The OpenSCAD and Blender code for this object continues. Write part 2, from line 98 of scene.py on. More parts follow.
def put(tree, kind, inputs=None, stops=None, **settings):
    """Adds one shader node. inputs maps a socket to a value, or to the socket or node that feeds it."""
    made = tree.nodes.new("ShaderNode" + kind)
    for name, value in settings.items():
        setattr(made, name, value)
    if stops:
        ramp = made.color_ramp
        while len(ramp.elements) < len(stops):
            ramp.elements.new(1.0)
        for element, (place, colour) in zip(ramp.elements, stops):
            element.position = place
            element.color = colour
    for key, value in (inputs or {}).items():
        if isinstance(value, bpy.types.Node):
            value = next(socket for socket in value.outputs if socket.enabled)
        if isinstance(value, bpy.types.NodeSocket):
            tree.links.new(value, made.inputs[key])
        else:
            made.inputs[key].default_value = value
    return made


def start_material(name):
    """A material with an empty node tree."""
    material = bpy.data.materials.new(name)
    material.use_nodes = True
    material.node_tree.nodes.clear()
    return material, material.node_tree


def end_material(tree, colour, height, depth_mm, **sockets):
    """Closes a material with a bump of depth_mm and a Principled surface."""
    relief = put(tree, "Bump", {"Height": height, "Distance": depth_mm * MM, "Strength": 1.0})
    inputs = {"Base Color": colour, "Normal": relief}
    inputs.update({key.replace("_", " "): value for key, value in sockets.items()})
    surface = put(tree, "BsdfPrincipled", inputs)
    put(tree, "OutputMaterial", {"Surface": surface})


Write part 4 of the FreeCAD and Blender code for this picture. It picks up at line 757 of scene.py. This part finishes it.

-.-.-

_Written instruction:_ Copy out the whole listing, exactly as written.

_Task output:_
The OpenSCAD and Blender code for this object continues. Write part 2, from line 98 of scene.py on. More parts follow.
def put(tree, kind, inputs=None, stops=None, **settings):
    """Adds one shader node. inputs maps a socket to a value, or to the socket or node that feeds it."""
    made = tree.nodes.new("ShaderNode" + kind)
    for name, value in settings.items():
        setattr(made, name, value)
    if stops:
        ramp = made.color_ramp
        while len(ramp.elements) < len(stops):
            ramp.elements.new(1.0)
        for element, (place, colour) in zip(ramp.elements, stops):
            element.position = place
            element.color = colour
    for key, value in (inputs or {}).items():
        if isinstance(value, bpy.types.Node):
            value = next(socket for socket in value.outputs if socket.enabled)
        if isinstance(value, bpy.types.NodeSocket):
            tree.links.new(value, made.inputs[key])
        else:
            made.inputs[key].default_value = value
    return made


def start_material(name):
    """A material with an empty node tree."""
    material = bpy.data.materials.new(name)
    material.use_nodes = True
    material.node_tree.nodes.clear()
    return material, material.node_tree


def end_material(tree, colour, height, depth_mm, **sockets):
    """Closes a material with a bump of depth_mm and a Principled surface."""
    relief = put(tree, "Bump", {"Height": height, "Distance": depth_mm * MM, "Strength": 1.0})
    inputs = {"Base Color": colour, "Normal": relief}
    inputs.update({key.replace("_", " "): value for key, value in sockets.items()})
    surface = put(tree, "BsdfPrincipled", inputs)
    put(tree, "OutputMaterial", {"Surface": surface})


Write part 4 of the FreeCAD and Blender code for this picture. It picks up at line 757 of scene.py. This part finishes it.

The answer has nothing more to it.